Dataset extract:
····················
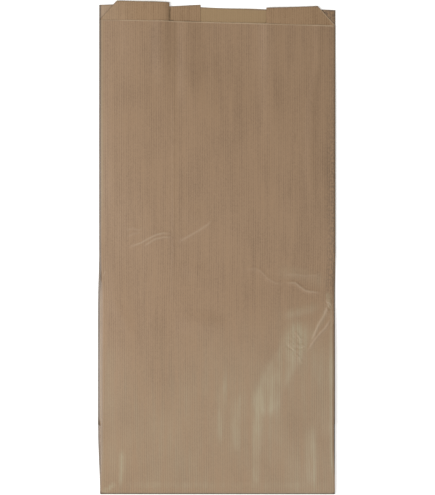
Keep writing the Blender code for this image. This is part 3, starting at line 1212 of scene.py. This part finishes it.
····················
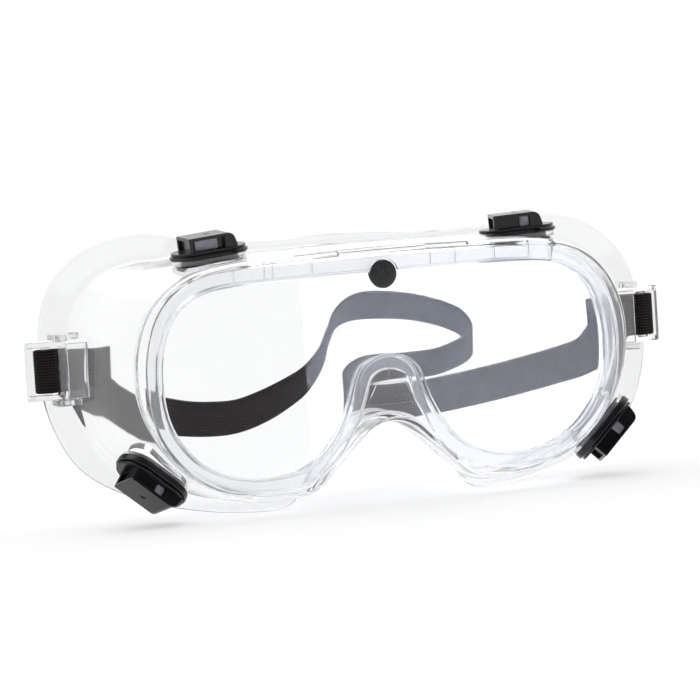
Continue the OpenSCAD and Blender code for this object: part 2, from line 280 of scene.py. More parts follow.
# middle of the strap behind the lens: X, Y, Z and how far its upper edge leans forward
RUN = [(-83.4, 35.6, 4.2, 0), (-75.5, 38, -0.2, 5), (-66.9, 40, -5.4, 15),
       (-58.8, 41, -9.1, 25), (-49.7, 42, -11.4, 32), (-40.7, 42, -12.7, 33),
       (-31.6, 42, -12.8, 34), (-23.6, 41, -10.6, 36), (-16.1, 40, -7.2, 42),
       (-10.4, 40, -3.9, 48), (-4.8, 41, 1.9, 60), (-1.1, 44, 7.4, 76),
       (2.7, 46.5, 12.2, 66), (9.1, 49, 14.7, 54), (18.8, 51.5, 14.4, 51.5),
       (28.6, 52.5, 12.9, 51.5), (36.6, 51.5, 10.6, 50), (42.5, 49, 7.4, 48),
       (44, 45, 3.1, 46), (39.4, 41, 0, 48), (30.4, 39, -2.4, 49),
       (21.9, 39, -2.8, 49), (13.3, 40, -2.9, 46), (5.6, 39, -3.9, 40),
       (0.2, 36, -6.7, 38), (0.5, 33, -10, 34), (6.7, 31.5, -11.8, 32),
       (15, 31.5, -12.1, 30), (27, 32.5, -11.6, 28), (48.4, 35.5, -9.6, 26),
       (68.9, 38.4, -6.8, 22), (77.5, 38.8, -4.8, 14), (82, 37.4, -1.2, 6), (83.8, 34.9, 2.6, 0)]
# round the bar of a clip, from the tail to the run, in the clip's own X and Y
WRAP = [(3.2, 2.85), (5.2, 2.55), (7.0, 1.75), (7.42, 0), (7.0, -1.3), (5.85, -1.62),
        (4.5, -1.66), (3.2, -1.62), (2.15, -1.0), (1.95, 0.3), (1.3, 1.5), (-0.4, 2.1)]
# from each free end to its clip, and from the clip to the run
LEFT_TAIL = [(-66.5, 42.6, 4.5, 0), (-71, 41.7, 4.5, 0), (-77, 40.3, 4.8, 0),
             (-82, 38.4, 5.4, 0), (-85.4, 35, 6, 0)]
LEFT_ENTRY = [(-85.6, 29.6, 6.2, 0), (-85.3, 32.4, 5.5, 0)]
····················
Instructions for the task: Report all lines of the data above that include the string "code".

Result for this task:
Keep writing the Blender code for this image. This is part 3, starting at line 1212 of scene.py. This part finishes it.
Continue the OpenSCAD and Blender code for this object: part 2, from line 280 of scene.py. More parts follow.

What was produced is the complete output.